Komnas HAM juga mempersoalkan kerja sama BKN dengan pihak ketiga, seperti Bais, Dinas Psikologi AD, BNPT, dan BIN, yang dinilai tak memiliki dasar hukum.
Hingga Senin sore, belum ada pernyataan resmi dari KPK terkait temuan Komnas HAM.
Sebelumnya, seusai memberikan keterangan kepada Komnas HAM, Wakil Ketua KPK Nurul Ghufron menjelaskan, TWK adalah tindak lanjut dari Pasal 6 UU Nomor 19 Tahun 2019 tentang KPK, Pasal 5 Ayat (6) Peraturan Pemerintah Nomor 41 Tahun 2020 tentang Pengalihan Pegawai KPK menjadi ASN. Kemudian, KPK melahirkan regulasi teknis berupa Peraturan KPK Nomor 1 Tahun 2021 tentang Pengalihan Pegawai KPK ke ASN.

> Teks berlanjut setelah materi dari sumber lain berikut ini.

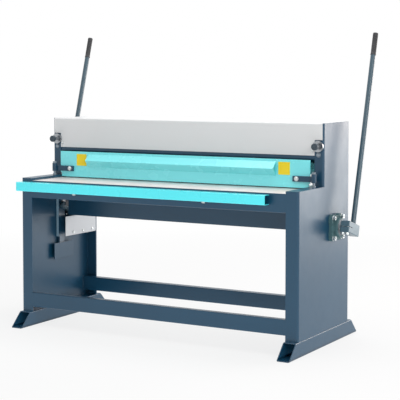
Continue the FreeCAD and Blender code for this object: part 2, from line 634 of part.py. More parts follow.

Dalam pelaksanaan TWK, KPK bekerja sama dengan BKN. Hal itu diatur dalam Pasal 5 Ayat (4) Perkom No 1/2021 sebagai dasar pelaksanaan TWK pada Maret 2021. Pegawai KPK yang lolos TWK akhirnya diangkat menjadi ASN pada 1 Juni 2021. ”Kami jelaskan kepada Komnas HAM berkaitan dengan legal standing, dasar hukum kewenangan, kebijakan regulasi, dan pelaksanaan alih pegawai KPK ke ASN yang telah dilaksanakan pada 1 Juni 2021,” ujar Ghufron (Kompas.id, 17/6/2021).

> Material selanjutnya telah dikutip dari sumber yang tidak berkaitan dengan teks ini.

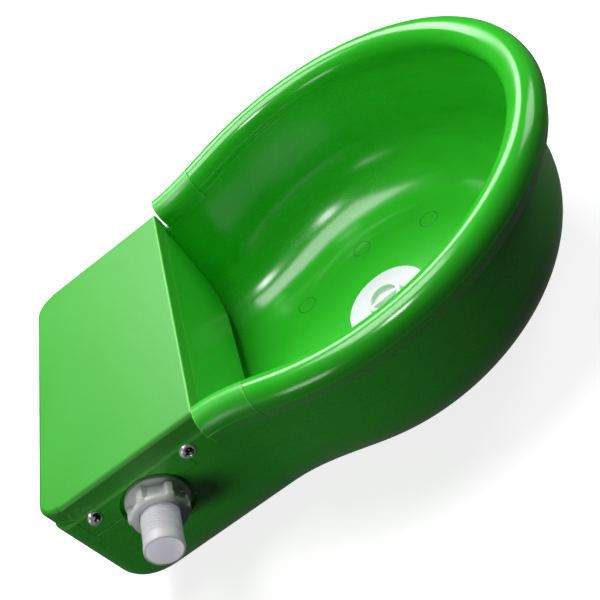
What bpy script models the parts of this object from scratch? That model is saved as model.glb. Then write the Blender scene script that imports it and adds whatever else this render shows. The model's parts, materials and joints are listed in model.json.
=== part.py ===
# Livestock drinking bowl: a round bowl with a rolled rim, moulded in one with a float tank.
# Metres, +Z up. The nose of the bowl points to -Y, the tank's flat back to +Y, the water inlet to -X.
# The origin is at the middle of the overall box, on the surface that the foot stands on.

from math import asin, cos, pi, radians, sin, sqrt

import bmesh
import bpy
from mathutils import Matrix, Vector

# Bowl and rim
RIM_CENTRE_RADIUS = 0.1286
RIM_BEAD_RADIUS = 0.00995
RIM_TOP = 0.1076
RIM_SKIRT_HEIGHT = 0.0188
RIM_SKIRT_TAPER = 0.0022
RIM_SKIRT_WALL = 0.0024
RIM_STEP = 0.0005
RIM_ROOF = 0.0034
BOWL_FILLET = 0.0460
BOWL_DRAFT = 0.0026
WALL_INSET = 0.0054

# Float tank
BOWL_OFFSET = 0.2019
COVER_OVERHANG = 0.0004
TANK_SIDE_DRAFT = 0.0055
TANK_FILLET = 0.0200
TANK_CORNER = 0.0175
RIM_END_GAP = 0.0022
SEAM_DROP = 0.0166
SHOULDER_ANGLE = 14.0
WALL = 0.0032
FOOT_HEIGHT = 0.0050
FOOT_WALL = 0.0030
FOOT_INSET = 0.0060
GAP = 0.0003

# Cover
COVER_HALF_WIDTH = 0.1000
COVER_LENGTH = 0.1026
COVER_SKIRT = 0.0125
COVER_WALL = 0.0028
COVER_EDGE_ROUND = 0.0050
COVER_FRONT_ROUND = 0.0015
COVER_CORNER_STEP = 0.0013
BAFFLE_DROP = 0.0090
THROAT_HEIGHT = 0.0138
BAFFLE_SLOPE = 0.095
BAFFLE_CORNER = 0.0240
BAFFLE_WALL = 0.0026
BAFFLE_GAP = 0.0006
LUG_WIDTH = 0.0120
LUG_WALL = 0.0032
LUG_END = 0.0064
LUG_GAP = 0.0004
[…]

Terkait dengan TWK KPK, Ombudsman RI (ORI) pada 21 Juli 2021 menyampaikan, Ombudsman menemukan indikasi malaadministrasi berlapis dalam TWK KPK. Ketua ORI Mokhammad Najih mengatakan, hasil pemeriksaan secara keseluruhan difokuskan pada tiga isu utama, yakni tahapan pembentukan kebijakan proses peralihan pegawai KPK menjadi ASN, pelaksanaan tes wawasan kebangsaan, dan penetapan hasil tes wawasan kebangsaan.
”Tiga hal inilah yang oleh Ombudsman ditemukan potensi-potensi malaadministrasi dan secara umum, dari hasil pemeriksaan kami, malaadministrasi itu memang kami temukan,” ujar Najih (Kompas.id, 16/8/2021).
Namun, dua pekan kemudian, KPK berkirim surat kepada Ombudsman, menjelaskan 13 alasan KPK keberatan menindaklanjuti saran koreksi yang disampaikan Ombudsman.